After a few days relaxing over the weekend I headed south for Bladensburg NP. 
Here I remember reading that Rufous-crowned Emu-Wrens had been seen, and 
without any more details I was going to find them! I shared the campsite with 2 
other couples, one of which was also here for bird-watching. So we gathered our 
2 hours combined experience in this park and thought we would have a crack at 
the Emu-wrens the following day. By lunch I was ready to quit. The flies were 
atrocious. My bird list was nice, but no Emu-wrens. Red-browed Pardalotes, 
Budgies, Inland Thornbill, Black-chinned Honeyeater, 2 Spinifexbirds, even a 
Spotted Nightjar that I flushed off the top of a Spinifex-covered hill. But no 
Emu-wrens. Back at camp two new groups had arrived. It included 3 birdo’s from 
Townsville who told me where the Emu-wrens were supposed to be. They had 
unsuccessfully looked the last 3 times they had been here. After a few laughs 
the following morning around a Ringneck nest in the camp area I headed out. I 
came to a big patch of Spinifex right where they had said. I searched. And 
searched. Then…. “Squeak squeak”. It was the very faint high-pitched call of 
the Rufous-crowned Emu-wren, but it had darted into a Spinifex bush. So I 
waited, and waited. It kept on calling but refused to come out, so I straddled 
the bush, and it darted into the neighboring bush, still squeaking. After we 
repeated the process a few times I allowed him to relax, and I headed for home 
to escape the rising heat and the incessant flies.

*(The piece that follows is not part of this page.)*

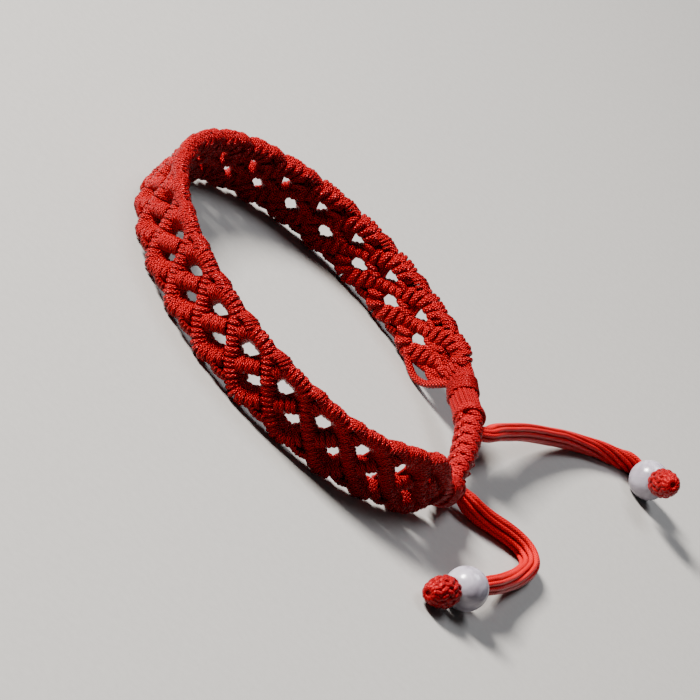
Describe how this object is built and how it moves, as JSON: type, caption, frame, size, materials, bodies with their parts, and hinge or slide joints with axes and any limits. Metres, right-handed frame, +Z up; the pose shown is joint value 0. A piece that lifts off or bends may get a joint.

It was all driving, with not many stops, back to a friends place near Gympie by 
the following evening, then back to NSW soon after. For those like myself 
interested in stats, I recorded the Peaceful Dove the most, followed by Rainbow 
Bee-eater then Brown Honeyeater. I never imagined I would return with nearly 
360 species all up, including 120 new ones for me! What a memorable trip! 
Thanks again to all those I mentioned in this report who aided me along the way!